An aspiring firefighter from Rainham had his life put on hold after driving lessons were halted and he can't wait to get back behind the wheel.
With lessons resuming across Kent today, driving schools are facing over a year's worth of backlogged of learners who were hoping to pass before the pandemic hit.
Andrew Davis, 24, has been learning to drive for almost three years now. His test was initially meant to be in January but was postponed five months to July.
The Sainsbury's general assistant, added: "At the time I had passed my theory, the Kent Fire and Rescue Service was recruiting for full time firefighters.

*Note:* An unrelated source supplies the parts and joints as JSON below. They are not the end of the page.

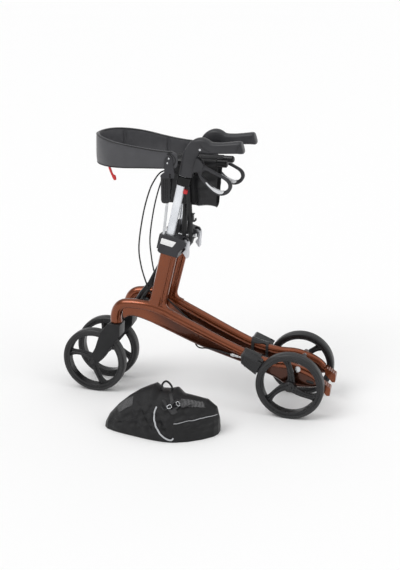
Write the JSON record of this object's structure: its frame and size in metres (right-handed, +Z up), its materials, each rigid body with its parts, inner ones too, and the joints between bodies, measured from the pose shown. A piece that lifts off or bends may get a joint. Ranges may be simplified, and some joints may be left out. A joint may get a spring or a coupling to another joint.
{
  "type": "rollator",
  "caption": "Four-wheeled walking aid folded narrow, with raked posts, sprung brake levers, crossed folding arms, a sling seat, a looped backrest and its bag set down beside it.",
  "frame": {"origin": "on the floor in the mid plane of the folded frame, halfway between the front and rear axles", "axes": "+X towards the user at the rear, +Y to the right-hand side frame, +Z up"},
  "size_m": [0.829, 0.4608, 0.8028],
  "materials": {
    "bag_fabric": "black woven bag cloth with mesh panels",
    "black_leather": "black coated upholstery cloth with piped edges",
    "black_plastic": "satin black moulded plastic",
    "black_steel": "black powder coat",
    "brushed_aluminium": "silver grey anodised tube",
    "cable_jacket": "black cable jacket",
    "copper_paint": "glossy metallic copper lacquer over a moulded composite shell",
    "gloss_black": "gloss black moulded plastic",
    "grey_plastic": "dark grey fine-grained moulded plastic",
    "grip_rubber": "dark grey soft-touch grip",
    "red_plastic": "red plastic",
    "seat_fabric": "black woven seat cloth",
    "tyre_rubber": "solid soft black tyre",
    "zinc_steel": "bright zinc-plated steel"
  },
  "bodies": {
    "left_side": {"side_frame_left": "copper_paint", "clamp_housing_left": "grey_plastic", "backrest_rod_left": "brushed_aluminium", "backrest_column_left": "black_plastic", "brace_bracket_left": "black_steel", "brake_cable_left": "cable_jacket", "cable_adjuster_left": "zinc_steel", "brake_cover_left": "grey_plastic", "frame_bolt_left": "zinc_steel", "tip_pedal_left": "copper_paint", "rear_axle_left": "zinc_steel", "backrest_bracket_left": "grey_plastic", "backrest_band": "black_leather", "pull_tab": "red_plastic"},
    "right_side": {"side_frame_right": "copper_paint", "clamp_housing_right": "grey_plastic", "backrest_rod_right": "brushed_aluminium", "backrest_column_right": "black_plastic", "brace_bracket_right": "black_steel", "brake_cable_right": "cable_jacket", "cable_adjuster_right": "zinc_steel", "brake_cover_right": "grey_plastic", "frame_bolt_right": "zinc_steel", "tip_pedal_right": "copper_paint", "rear_axle_right": "zinc_steel"},
    "backrest_end": {"backrest_bracket_right": "grey_plastic"},
    "front_brace_arm": {"brace_front": "black_steel", "cross_pin": "zinc_steel", "seat_rail_right": "black_steel", "seat_cloth": "seat_fabric"},
    "rear_brace_arm": {"brace_rear": "black_steel", "seat_rail_left": "black_steel", "fold_hook": "black_plastic"},
    "carried_bag": {"bag": "bag_fabric"},
    "left_handle": {"height_tube_left": "brushed_aluminium", "handle_left": "grip_rubber", "height_collar_left": "gloss_black"},
    "left_lever": {"brake_lever_left": "black_plastic"},
    "left_button": {"release_button_left": "red_plastic"},
    "left_clamp_lever": {"clamp_lever_left": "zinc_steel"},
    "left_shoe": {"brake_shoe_left": "black_plastic"},
    "left_caster": {"caster_fork_left": "grey_plastic", "front_axle_left": "zinc_steel"},
    "left_front_roller": {"front_tyre_left": "tyre_rubber", "front_wheel_left": "black_plastic"},
    "left_rear_roller": {"rear_tyre_left": "tyre_rubber", "rear_wheel_left": "black_plastic"},
    "right_handle": {"height_tube_right": "brushed_aluminium", "handle_right": "grip_rubber", "height_collar_right": "gloss_black"},
    "right_lever": {"brake_lever_right": "black_plastic"},
    "right_button": {"release_button_right": "red_plastic"},
    "right_clamp_lever": {"clamp_lever_right": "zinc_steel"},
    "right_shoe": {"brake_shoe_right": "black_plastic"},
    "right_caster": {"caster_fork_right": "grey_plastic", "front_axle_right": "zinc_steel"},
    "right_front_roller": {"front_tyre_right": "tyre_rubber", "front_wheel_right": "black_plastic"},
    "right_rear_roller": {"rear_tyre_right": "tyre_rubber", "rear_wheel_right": "black_plastic"}
  },
  "joints": [
    {"name": "fold", "type": "hinge", "parent": "left_side", "child": "front_brace_arm", "pos_m": [-0.178, -0.037, 0.276], "axis": [-1, 0, 0], "range_deg": [0, 45]},
    {"name": "brace_cross", "type": "hinge", "parent": "front_brace_arm", "child": "rear_brace_arm", "pos_m": [-0.0265, 0, 0.5005], "axis": [-1, 0, 0], "range_deg": [-90, 0], "deforming": ["seat_cloth"]},
    {"name": "right_foot", "type": "hinge", "parent": "rear_brace_arm", "child": "right_side", "pos_m": [-0.178, 0.037, 0.276], "axis": [-1, 0, 0], "range_deg": [0, 45]},
    {"name": "backrest_spread", "type": "slide", "parent": "left_side", "child": "backrest_end", "axis": [0, 1, 0], "range_m": [0, 0.29582], "deforming": ["backrest_band"]},
    {"name": "left_handle_height", "type": "slide", "parent": "left_side", "child": "left_handle", "axis": [0.2356, -0.0447, 0.9708], "range_m": [-0.09, 0.05], "deforming": ["brake_cable_left"]},
    {"name": "left_brake_lever_squeeze", "type": "hinge", "parent": "left_handle", "child": "left_lever", "pos_m": [0.0321, -0.07375, 0.7228], "axis": [0, -1, 0], "range_deg": [0, 15], "stiffness_Nm_per_rad": 3},
    {"name": "left_button_press", "type": "slide", "parent": "left_handle", "child": "left_button", "axis": [-0.9718, 0, 0.2358], "range_m": [0, 0.003], "stiffness_N_per_m": 600},
    {"name": "left_clamp_release", "type": "hinge", "parent": "left_side", "child": "left_clamp_lever", "pos_m": [-0.0184, -0.06294, 0.49284], "axis": [0, -1, 0], "range_deg": [0, 80]},
    {"name": "left_brake_press", "type": "hinge", "parent": "left_side", "child": "left_shoe", "pos_m": [0.21796, -0.089, 0.16039], "axis": [0, -1, 0], "range_deg": [0, 5.2]},
    {"name": "left_caster_swivel", "type": "hinge", "parent": "left_side", "child": "left_caster", "pos_m": [-0.2345, -0.058, 0.2305], "axis": [0, 0, 1], "range_deg": [-15, 195]},
    {"name": "left_front_wheel_spin", "type": "hinge", "parent": "left_caster", "child": "left_front_roller", "pos_m": [-0.3075, -0.058, 0.1], "axis": [0, 1, 0], "continuous": true},
    {"name": "left_rear_wheel_spin", "type": "hinge", "parent": "left_side", "child": "left_rear_roller", "pos_m": [0.3075, -0.09, 0.1], "axis": [0, 1, 0], "continuous": true},
    {"name": "right_handle_height", "type": "slide", "parent": "right_side", "child": "right_handle", "axis": [0.2356, 0.0447, 0.9708], "range_m": [-0.09, 0.05], "deforming": ["brake_cable_right"]},
    {"name": "right_brake_lever_squeeze", "type": "hinge", "parent": "right_handle", "child": "right_lever", "pos_m": [0.0321, 0.07375, 0.7228], "axis": [0, -1, 0], "range_deg": [0, 15], "stiffness_Nm_per_rad": 3},
    {"name": "right_button_press", "type": "slide", "parent": "right_handle", "child": "right_button", "axis": [-0.9718, 0, 0.2358], "range_m": [0, 0.003], "stiffness_N_per_m": 600},
    {"name": "right_clamp_release", "type": "hinge", "parent": "right_side", "child": "right_clamp_lever", "pos_m": [-0.0184, 0.06294, 0.49284], "axis": [0, -1, 0], "range_deg": [0, 80]},
    {"name": "right_brake_press", "type": "hinge", "parent": "right_side", "child": "right_shoe", "pos_m": [0.21796, 0.089, 0.16039], "axis": [0, -1, 0], "range_deg": [0, 5.2]},
    {"name": "right_caster_swivel", "type": "hinge", "parent": "right_side", "child": "right_caster", "pos_m": [-0.2345, 0.058, 0.2305], "axis": [0, 0, -1], "range_deg": [-15, 195]},
    {"name": "right_front_wheel_spin", "type": "hinge", "parent": "right_caster", "child": "right_front_roller", "pos_m": [-0.3075, 0.058, 0.1], "axis": [0, 1, 0], "continuous": true},
    {"name": "right_rear_wheel_spin", "type": "hinge", "parent": "right_side", "child": "right_rear_roller", "pos_m": [0.3075, 0.09, 0.1], "axis": [0, 1, 0], "continuous": true},
    {"name": "bag_lift", "type": "slide", "parent": "left_side", "child": "carried_bag", "axis": [0, 0, 1], "range_m": [0, 0.3]}
  ],
  "couplings": [
    {"joint": "brace_cross", "follows": "fold", "ratio": -2},
    {"joint": "right_foot", "follows": "fold", "ratio": 1},
    {"joint": "backrest_spread", "follows": "fold", "m_per_rad": 0.37665},
    {"joint": "left_brake_press", "follows": "left_brake_lever_squeeze", "ratio": 0.34},
    {"joint": "right_brake_press", "follows": "right_brake_lever_squeeze", "ratio": 0.34}
  ]
}
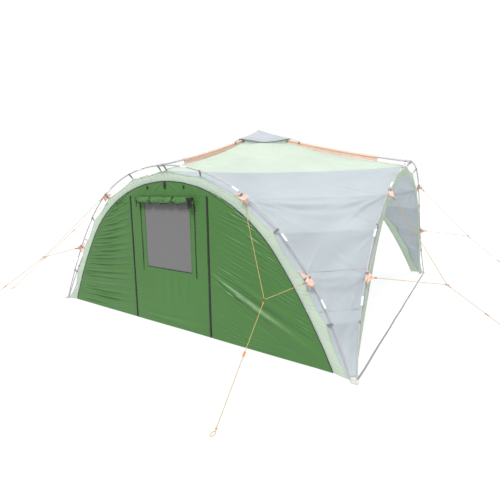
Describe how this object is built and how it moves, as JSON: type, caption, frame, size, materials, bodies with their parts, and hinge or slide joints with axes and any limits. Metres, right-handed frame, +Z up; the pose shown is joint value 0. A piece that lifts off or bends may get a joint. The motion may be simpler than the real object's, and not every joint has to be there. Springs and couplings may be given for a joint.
{
  "type": "screen house shelter",
  "caption": "Square dome shelter on arched poles with a peaked vented roof, open sides and one zipped wall with a door and a window, held by guy lines.",
  "frame": {"origin": "centre of the footprint on the ground", "axes": "+Z up, the zipped wall and its door face -Y"},
  "size_m": [6.8937, 5.5388, 2.408],
  "materials": {
    "arch_pole": "satin grey fibreglass pole",
    "ridge_pole": "satin grey powder coat",
    "ferrule": "bright drawn steel",
    "hub_plastic": "fine moulded texture",
    "foot_plastic": "fine moulded texture",
    "strap": "woven polyester webbing",
    "canopy_grey": "coated polyester, soft sheen",
    "roof_green": "coated polyester, soft sheen",
    "border_green": "coated polyester, soft sheen",
    "orange_cloth": "coated polyester, soft sheen",
    "cap_cloth": "coated polyester, soft sheen",
    "wall_green": "coated polyester, soft sheen",
    "insect_mesh": "fine knitted mesh",
    "zip_tape": "woven tape with coil teeth",
    "zip_metal": "black enamel",
    "elastic": "braided elastic",
    "rope": "braided cord",
    "line_plastic": "moulded nylon",
    "ring_steel": "polished",
    "toggle_plastic": "moulded nylon"
  },
  "bodies": {
    "shelter": {"arch_pole_front": "arch_pole", "arch_pole_right": "arch_pole", "arch_pole_back": "arch_pole", "arch_pole_left": "arch_pole", "ridge_pole_front": "ridge_pole", "ridge_pole_right": "ridge_pole", "ridge_pole_back": "ridge_pole", "ridge_pole_left": "ridge_pole", "pole_ferrules": "ferrule", "centre_hub": "hub_plastic", "arch_top_tees": "hub_plastic", "corner_feet": "foot_plastic", "base_straps": "strap", "roof_panel_front_right": "roof_green", "roof_panel_back_right": "roof_green", "roof_panel_back_left": "roof_green", "roof_panel_front_left": "roof_green", "corner_panel_front_right": "canopy_grey", "corner_panel_back_right": "canopy_grey", "corner_panel_back_left": "canopy_grey", "corner_panel_front_left": "canopy_grey", "arch_border_front": "border_green", "arch_border_right": "border_green", "arch_border_back": "border_green", "arch_border_left": "border_green", "ridge_sleeves": "orange_cloth", "vent_cap": "cap_cloth", "gussets": "orange_cloth", "pole_straps": "strap", "wall_panel_left": "wall_green", "wall_panel_right": "wall_green", "wall_panel_top": "wall_green", "wall_zip_tapes": "zip_tape", "wall_toggles": "toggle_plastic", "guy_rings": "ring_steel", "bridle_front_right": "rope", "bridle_front_left": "rope", "bridle_left_front": "rope", "bridle_right_front": "rope", "bridle_right_back": "rope", "guy_line_front_right": "rope", "guy_line_front_left": "rope", "guy_line_left_front": "rope", "guy_line_right_front": "rope", "guy_line_right_back": "rope"},
    "door": {"door_panel": "wall_green", "window_mesh": "insect_mesh", "window_cover_roll": "wall_green", "roll_ties": "elastic", "window_zip_tapes": "zip_tape"},
    "door_slider_left": {"door_slider_left": "zip_metal"},
    "door_slider_right": {"door_slider_right": "zip_metal"},
    "window_slider_left": {"window_slider_left": "zip_metal"},
    "window_slider_right": {"window_slider_right": "zip_metal"},
    "tensioner_front_right": {"tensioner_front_right": "line_plastic"},
    "tensioner_front_left": {"tensioner_front_left": "line_plastic"},
    "tensioner_left_front": {"tensioner_left_front": "line_plastic"},
    "tensioner_right_front": {"tensioner_right_front": "line_plastic"},
    "tensioner_right_back": {"tensioner_right_back": "line_plastic"}
  },
  "joints": [
    {"name": "door_lift", "type": "hinge", "parent": "shelter", "child": "door", "pos_m": [0, -2.05, 1.508], "axis": [-1, 0, 0], "range_deg": [0, 90]},
    {"name": "door_zip_left", "type": "slide", "parent": "shelter", "child": "door_slider_left", "axis": [0, 0, 1], "range_m": [0, 1.42]},
    {"name": "door_zip_right", "type": "slide", "parent": "shelter", "child": "door_slider_right", "axis": [0, 0, 1], "range_m": [0, 1.42]},
    {"name": "window_zip_left", "type": "slide", "parent": "door", "child": "window_slider_left", "axis": [0, 0, -1], "range_m": [0, 0.7]},
    {"name": "window_zip_right", "type": "slide", "parent": "door", "child": "window_slider_right", "axis": [0, 0, -1], "range_m": [0, 0.7]},
    {"name": "tension_front_right", "type": "slide", "parent": "shelter", "child": "tensioner_front_right", "axis": [0.0296, -0.7216, -0.6916], "range_m": [0, 0.4]},
    {"name": "tension_front_left", "type": "slide", "parent": "shelter", "child": "tensioner_front_left", "axis": [-0.4462, -0.6839, -0.5771], "range_m": [0, 0.4]},
    {"name": "tension_left_front", "type": "slide", "parent": "shelter", "child": "tensioner_left_front", "axis": [-0.5714, -0.4856, -0.6616], "range_m": [0, 0.4]},
    {"name": "tension_right_front", "type": "slide", "parent": "shelter", "child": "tensioner_right_front", "axis": [0.6654, 0.4376, -0.6048], "range_m": [0, 0.4]},
    {"name": "tension_right_back", "type": "slide", "parent": "shelter", "child": "tensioner_right_back", "axis": [0.7372, 0.1521, -0.6584], "range_m": [0, 0.4]}
  ]
}
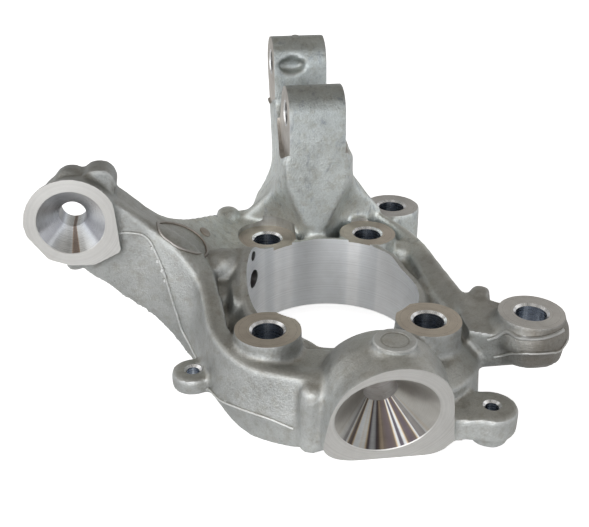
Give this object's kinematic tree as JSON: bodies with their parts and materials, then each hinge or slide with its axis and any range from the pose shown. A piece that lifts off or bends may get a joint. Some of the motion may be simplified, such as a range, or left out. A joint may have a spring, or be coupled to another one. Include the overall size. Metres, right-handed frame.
{
  "type": "steering knuckle",
  "caption": "Cast aluminium steering knuckle with hub bore and bolt seats, strut clamp tower, steering arm with taper, ball joint boss and brake caliper ears.",
  "frame": {"origin": "hub bore axis where it meets the machined hub face on the outboard side", "axes": "+Z inboard along the bore, +Y up on the car towards the strut, X fore and aft with the steering arm at -X"},
  "size_m": [0.2575, 0.2308, 0.1426],
  "materials": {
    "cast_aluminium": "shot-blasted casting with machined seats and tapers"
  },
  "bodies": {
    "root": {"knuckle": "cast_aluminium"}
  },
  "joints": []
}
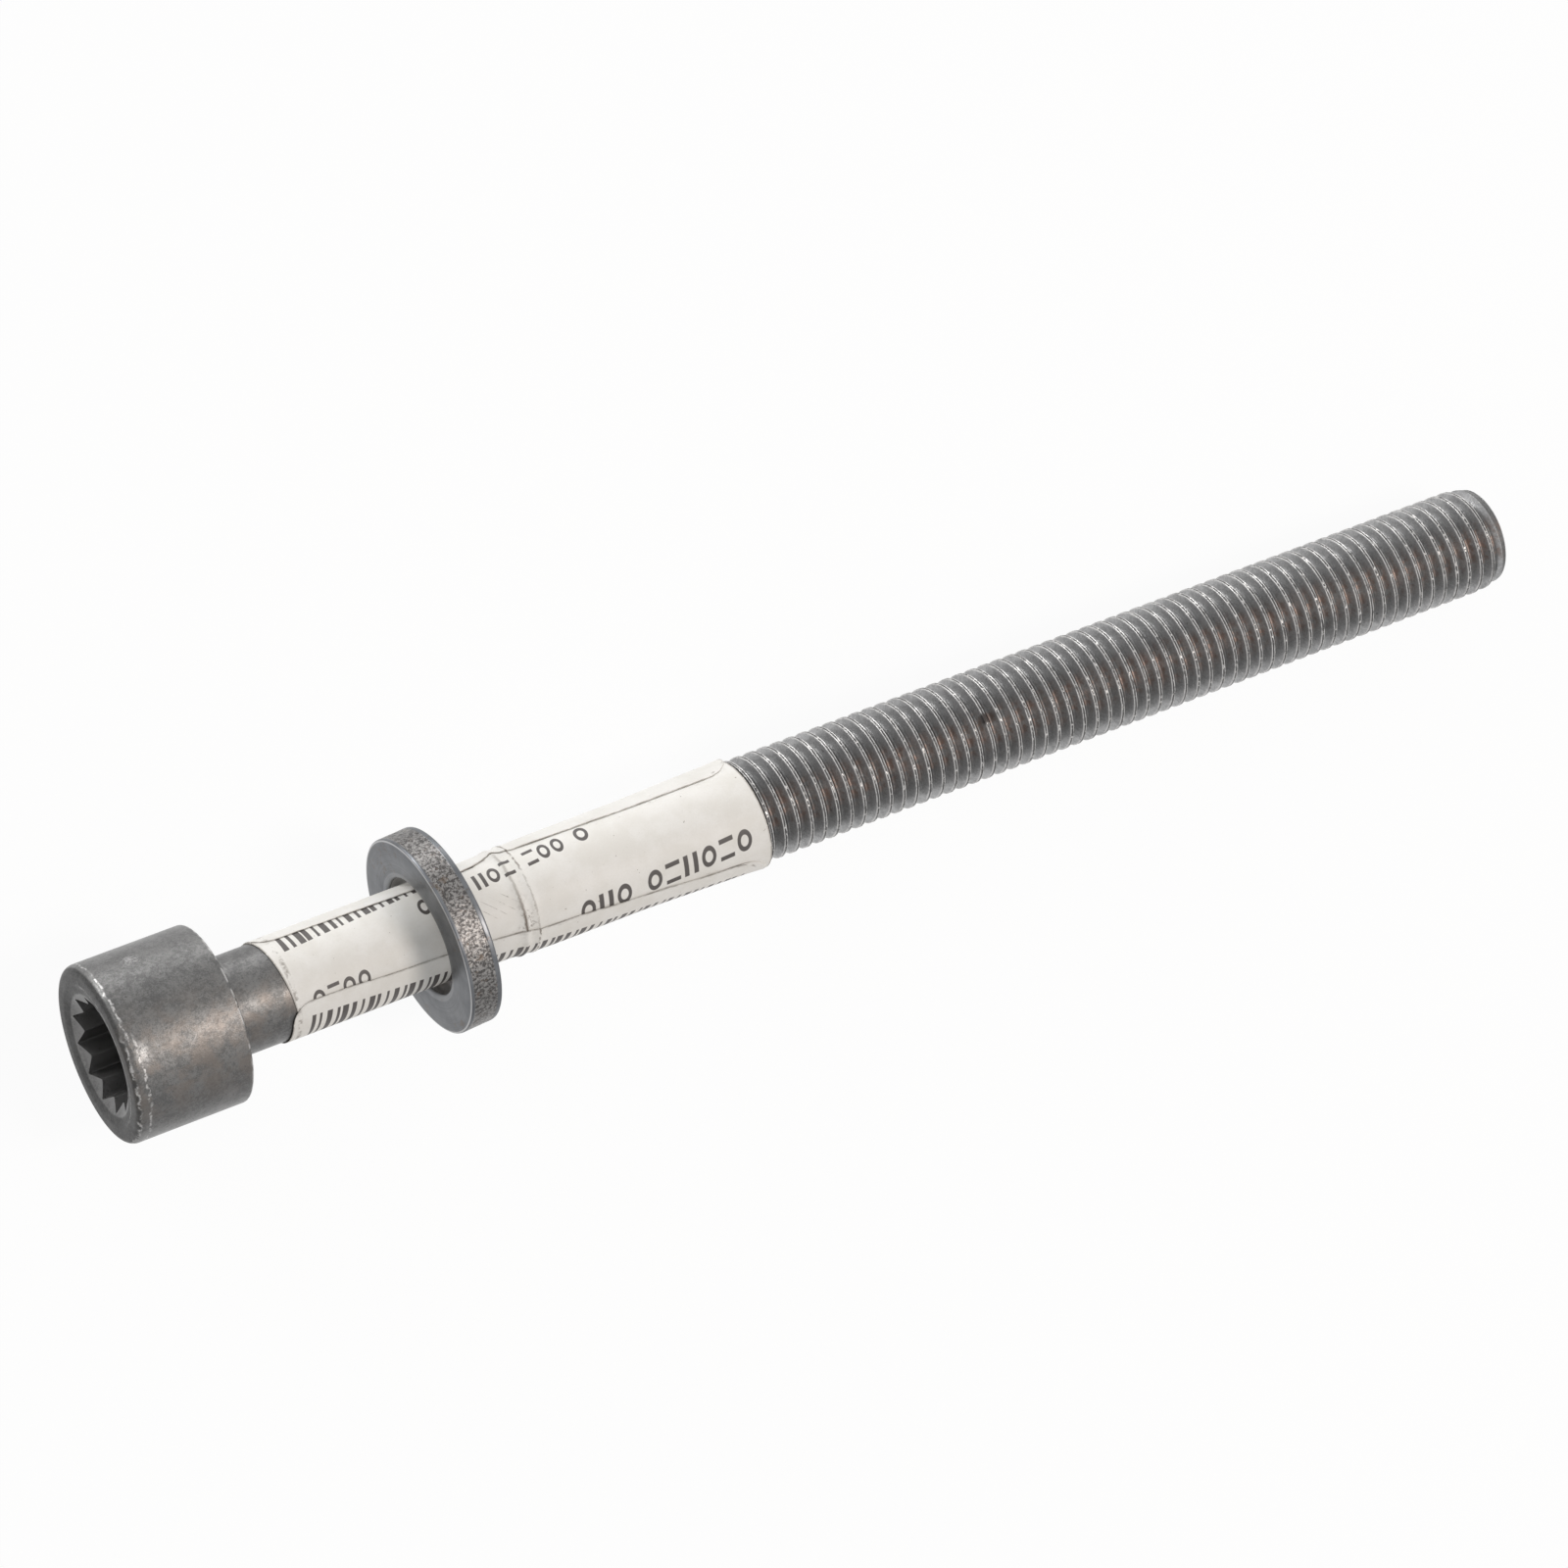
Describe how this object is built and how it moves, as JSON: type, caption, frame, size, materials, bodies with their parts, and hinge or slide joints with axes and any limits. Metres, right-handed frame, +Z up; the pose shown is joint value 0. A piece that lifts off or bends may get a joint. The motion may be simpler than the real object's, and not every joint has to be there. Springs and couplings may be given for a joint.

"I wrote in my personal statement I was learning to drive but due to the pandemic I can't get lessons and I can't get a test. Other services will be recruiting but I need my drivers licence to progress myself further. I can't get anywhere.
"It's a real shame. It's just a real setback in my life because I feel like I was so close and now I've been put back another hundred yards."
Being able to practice in his parent's car, Andrew sees himself as one of the lucky ones. But the loss of time and money is no less frustrating.
He added: "Words can't describe really how annoyed I am. But at the end of the day it is out of my control. It's out of everyone's control.
"I took my theory test in beginning of last year in 2020 and I have to pass my practical before it runs out in 2022 - so I'm in a rush."
According to the The Driver and Vehicle Standards Agency, a backlog of 420,000 driving test cancellations are yet to be cleared.
On top of this driving schools are still trying to take on new learners as a new generation turn 17 and seek out an instructor.
It will be weeks before schools know for sure what they are dealing with, as many learners may need to catch up on learning, move to other instructors or quit learning entirely.
WATCH: Jason Wilson speak about how lockdown has impacted driving test and instructors
According to Jason Wilson, manager at A-Class Driving School, it will likely take 18 months to two years to clear the backlog while dealing with the increased demand.
As well as looking to train and recruit more instructors, backlogs will be cleared by streamlining some of the admin processes for learners applying for tests - for example instead of students cancelling and reapplying for tests, they can just swap scheduled days.
The manager added: "The general consensus in relation to students is a lot of them are a bit deflated. A bit of fed up.
"A lot of them were concerned because they had their theory passed and they were hoping they'd be an extension on that. I know some of our instructors have students whose tests have been moved three or four times because of the lockdowns.
"But everybody that I've dealt with understands the pandemic is nobody's fault. Actually, we've got to work together. We would do what we can for our pupils, so I think a lot of them know that."
Even after the massive hit the industry took with very little income for a year, the manager says instructors have been dusting off their cars, charging their flat batteries and are 'ready to rock-and-roll.'
He added: "Lockdown has been quite depressing. A lot of driving instructors across the country lost is their sole income, so they have struggled.
"I think a lot of instructors in other companies have been treated very poorly, being made to pay franchise while they're not working - from what I've seen - which is wrong in my view. If you treat people like that in a pandemic it is only going to compound how they feel.
"The only concern I think for some of our guys is they are worried about another lockdown.
"Obviously they are very keen and excited to get back to work, but they need to remain vigilant, stay safe and do what they can to protect others. So cleaning car in between lessons and taking precautions.
"I think we'll come back stronger and I think the industry will as well."